Artikel von: Sven Günther
10.07.2024
Kubicki: Keine Hilfe von irgendwem
Kubicki und die Wahrnehmungsschwelle
Chemnitz. Er teilt mit scharf-spitzer Zunge aus, bezeichnete sich in einem Interview als einen der „zuletzt oft kritisierten, alten weißen (weisen) Männer, die ihre Meinung sagen“. Wolfgang Kubicki. Politiker mit staubtrockenem Humor. Anwalt mit ausgeprägtem Selbstbewusstsein. Bundestagsvizepräsident.
Unter dem Motto: „Warum eine liberale Stimme in Berlin und Sachsen wichtiger ist denn je“, sprach Wolfgang Kubicki beim „Liberalen Sommerfest“ in Chemnitz über seine Eindrücke und Ausblicke zur bevorstehenden Landtagswahl in Sachsen sowie zur Bundestagswahl im kommenden Jahr.

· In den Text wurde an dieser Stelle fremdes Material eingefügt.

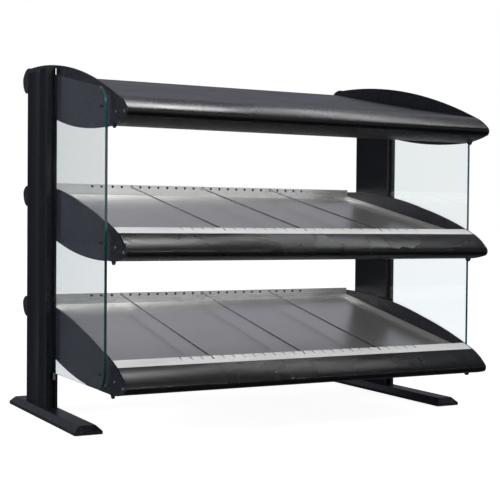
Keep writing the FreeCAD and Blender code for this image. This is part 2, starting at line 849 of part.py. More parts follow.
def knob_hole(x, y, z):
    return rod(s.spindle_radius + s.spindle_gap, 4 * s.sheet_wall, "y", x, y - 2 * s.sheet_wall, z)


def switch_hole(x, y, z):
    return block(s.switch_width, 4 * s.sheet_wall, s.switch_height, x, y, z - s.switch_height / 2)


def round_hole(radius, x, y, z):
    return rod(radius, 4 * s.sheet_wall, "y", x, y - 2 * s.sheet_wall, z)


shelf_panel_y = inwards(s.rear_panel_in)
hood_panel_y = inwards(s.hood_panel_in)
CONTROLS = (
    ("lower", shelf_panel_y, s.lower_slot_height + s.control_up),
    ("upper", shelf_panel_y, upper_slot_height + s.control_up),
    ("hood", hood_panel_y, s.hood_tip_height + s.hood_control_up),
)


def rear_panel(level, y, z):
    """The operator's side of a shelf or the hood, with openings for its controls."""
    if level == "hood":
        foot = s.hood_rear_low_up
        head = s.hood_top_rear_up - s.sheet_wall - s.fit_gap
        height = s.hood_tip_height
        start = (y - s.hem, foot)
        path = [(y, foot), (y, head)]
    else:
        foot = s.shelf_rear_low_up + s.panel_overlap
        head = s.shelf_rear_top_up - s.panel_overlap
        height = z - s.control_up
        start = (y, foot)
        path = [(y, head), (inwards(s.fence_in) + 2 * s.sheet_wall, fence_top_up - s.fit_gap)]
    sheet_part = bent_sheet(start, path, s.sheet_wall, inner_length, z=height)
    holes = [knob_hole(s.knob_side, y, z), switch_hole(s.switch_side, y, z),
             round_hole(s.light_radius, s.light_side, y, z)]
    if level == "lower":
        holes.append(round_hole(s.inlet_bore, -s.inlet_side, y, z))
    return cut(sheet_part, *holes)


thermostats = []
housings = []
lights = []
for level, y, z in CONTROLS:
    node(rear_panel(level, y, z), f"{level}_rear_panel")
    knob_y = y + s.knob_clearance
    bore = rod(s.spindle_radius, s.knob_length - 2 * s.knob_clearance, "y", s.knob_side, knob_y, z)
    node(cut(rod(s.knob_radius, s.knob_length, "y", s.knob_side, knob_y, z), bore), f"{level}_knob")
    spindle_start = y - s.spindle_reach + s.knob_length - s.knob_clearance
    node(rod(s.spindle_radius, s.spindle_reach, "y", s.knob_side, spindle_start, z), f"{level}_spindle")
    case_front = y - s.sheet_wall - s.thermostat_length / 2
    case = block(s.thermostat_side, s.thermostat_length, s.thermostat_side,
                 s.knob_side, case_front, z - s.thermostat_side / 2)
    thermostats.append(cut(case, rod(s.spindle_radius + s.spindle_gap, s.thermostat_length, "y",
                                     s.knob_side, spindle_start - s.spindle_gap, z)))
    rim = block(s.switch_width + 2 * s.switch_rim, s.switch_rim, s.switch_height + 2 * s.switch_rim,
                s.switch_side, y + s.switch_rim / 2, z - s.switch_height / 2 - s.switch_rim)
    shell = block(s.switch_width - s.rocker_gap, s.switch_depth, s.switch_height - s.rocker_gap,
                  s.switch_side, y - s.switch_depth / 2, z - s.switch_height / 2 + s.rocker_gap / 2)
    well = block(s.switch_width - 2 * s.switch_rim, s.switch_depth, s.switch_height - 2 * s.rocker_gap,
                 s.switch_side, y - s.switch_depth / 2 + 2 * s.switch_rim + WELL_OVERCUT,
                 z - s.switch_height / 2 + s.rocker_gap)
    housings.append(cut(fuse(rim, shell), well))
    section = outline("yz", (-2 * s.rocker_gap, -s.rocker_radius), [
        (s.rocker_crown, -s.rocker_radius),
        ((s.rocker_crown / 2, 0), (s.rocker_crown, s.rocker_radius)),
        (-2 * s.rocker_gap, s.rocker_radius),
        (-s.rocker_radius, 0),
    ])
    rocker = extrude(section, s.switch_width - 2 * s.switch_rim - 2 * s.rocker_gap, "x", centred=True)
    tilt = FreeCAD.Rotation(Vector(1, 0, 0), ROCKER_REST)
    node(place(rocker, s.switch_side, y, z, tilt), f"{level}_rocker")
    lights.append(fuse(rod(s.light_radius, 3 * s.light_radius, "y", s.light_side, y - 2 * s.light_radius, z),
                       rod(s.light_radius + s.switch_rim, s.switch_rim, "y", s.light_side, y, z)))
node(group(*thermostats), "thermostats")
node(group(*housings), "switch_housings")
node(group(*lights), "indicator_lights")
inlet_z = s.lower_slot_height + s.control_up
node(cut(rod(s.inlet_radius, s.inlet_length, "y", -s.inlet_side, shelf_panel_y, inlet_z),
         rod(s.inlet_bore, s.inlet_length, "y", -s.inlet_side, shelf_panel_y, inlet_z)), "power_inlet")


# ---------------------------------------------------------------- divider rods

def divider(index, height):
    """A straight rod from a slot in the front lip through a hole in the rear fence, with a stop collar."""
    x = (index - SLOT_MIDDLE) * s.slot_pitch
    fence_y = inwards(s.fence_in)
    slope = (fence_hole_up - s.rod_seat_up) / (fence_y - back(s.crest_back))
    stretch = Size((1 + slope.value ** 2) ** 0.5, f"sqrt(1 + {slope.text}^2)")

    def piece(radius, start_y, end_y):
        item = doc.addObject("Part::Cylinder", "rod")
        bind(item, "Radius", radius)
        bind(item, "Height", (end_y - start_y) * stretch)
        place(item, x, start_y, height + fence_hole_up + (start_y - fence_y) * slope,
              FreeCAD.Rotation(Vector(-1, 0, 0), 90))
        item.setExpression("Placement.Rotation.Angle", f"90 deg - atan({slope.text})")
        return item

    bar = piece(s.rod_radius, back(s.crest_back) - s.rod_nose, fence_y + s.rod_overhang)
    collar_start = fence_y - 2 * s.sheet_wall - s.collar_width
    collar = piece(s.collar_radius, collar_start, collar_start + s.collar_width)
    return fuse(bar, collar)


for level, height, rods in (
    ("lower", s.lower_slot_height, LOWER_RODS),
    ("upper", upper_slot_height, UPPER_RODS),
):
    for name, index in zip(("left", "middle", "right"), rods):
        node(divider(index, height), f"{level}_{name}_divider")


# ---------------------------------------------------------------- checks and files

doc.recompute()
faults = [f"{item.Label}: {item.State}" for item in doc.Objects
          if "Invalid" in item.State or "Error" in item.State]
for item in nodes:
    if item.Shape.isNull() or not item.Shape.isValid() or not item.Shape.Solids:
        faults.append(f"{item.Label}: no valid solid")
if faults:
    raise SystemExit("\n".join(faults))

os.makedirs("parts", exist_ok=True)
for item in nodes:
    item.Shape.exportStep(f"parts/{item.Label}.step")
print(len(nodes), "nodes,", round(sum(item.Shape.Volume for item in nodes)), "cubic millimetres")
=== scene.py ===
import json
import math

import bmesh
import bpy
from mathutils import Matrix, Vector


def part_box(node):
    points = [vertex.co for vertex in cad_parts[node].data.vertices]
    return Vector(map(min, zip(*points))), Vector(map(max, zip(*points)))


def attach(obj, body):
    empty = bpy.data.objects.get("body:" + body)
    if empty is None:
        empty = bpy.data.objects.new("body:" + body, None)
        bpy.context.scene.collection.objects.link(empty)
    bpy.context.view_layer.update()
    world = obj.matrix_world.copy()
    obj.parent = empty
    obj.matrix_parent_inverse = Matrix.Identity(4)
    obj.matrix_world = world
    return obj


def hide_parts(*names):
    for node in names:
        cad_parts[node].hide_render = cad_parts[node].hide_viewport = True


# A heated display case for boxed hot food: a hood and two slanted shelves between fluted columns.
# Metres, +Z up, the customers' side towards -Y.

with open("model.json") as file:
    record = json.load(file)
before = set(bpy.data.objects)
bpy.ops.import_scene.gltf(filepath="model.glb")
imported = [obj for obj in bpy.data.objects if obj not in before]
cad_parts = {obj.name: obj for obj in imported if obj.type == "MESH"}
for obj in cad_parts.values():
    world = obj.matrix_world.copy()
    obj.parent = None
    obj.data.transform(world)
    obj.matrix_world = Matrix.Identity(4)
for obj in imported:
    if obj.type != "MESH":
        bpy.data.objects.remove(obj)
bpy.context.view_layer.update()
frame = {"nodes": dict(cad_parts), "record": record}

MM = 0.001
ROOT = "case"
LEVELS = ("lower", "upper", "hood")
SHELVES = ("lower", "upper")
SIDES = ("left", "right")
ROD_PLACES = ("left", "middle", "right")


# ---------------------------------------------------------------- node trees

def link(tree, source, target):
    tree.links.new(source, target)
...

Dem regionalspiegel gab er folgendes Interiew.
Warum ist die FDP unter „Sonstige“, Herr Kubicki?
REGIONALSPIEGEL:
Bei unserem letzten Interview 2020 sagten Sie Ihrer FDP bei der Bundestagswahl ein zweistelliges Ergebnis voraus. Es wurden 11,4 Prozent. Was prophezeit der „Seher aus dem Norden“ den sächsischen Liberalen bei der Wahl, die aktuell unter „Sonstige“ zu finden sind?
WOLFGANG KUBICKI:
Eine Prognose ist natürlich etwas schwieriger, wenn ich nicht selbst zur Wahl stehe. Unbestritten ist: Die aktuellen Umfragen sind noch herausfordernd. Es sind aber auch erst einmal nur Umfragen. Und der Wahlkampf hat auch noch gar nicht richtig begonnen. Ich bin mir sicher, dass die sächsische FDP das Potenzial und die Persönlichkeiten hat, mit einem starken Ergebnis in den Landtag zurückzukommen. Ich werde meinen Teil dazu beitragen.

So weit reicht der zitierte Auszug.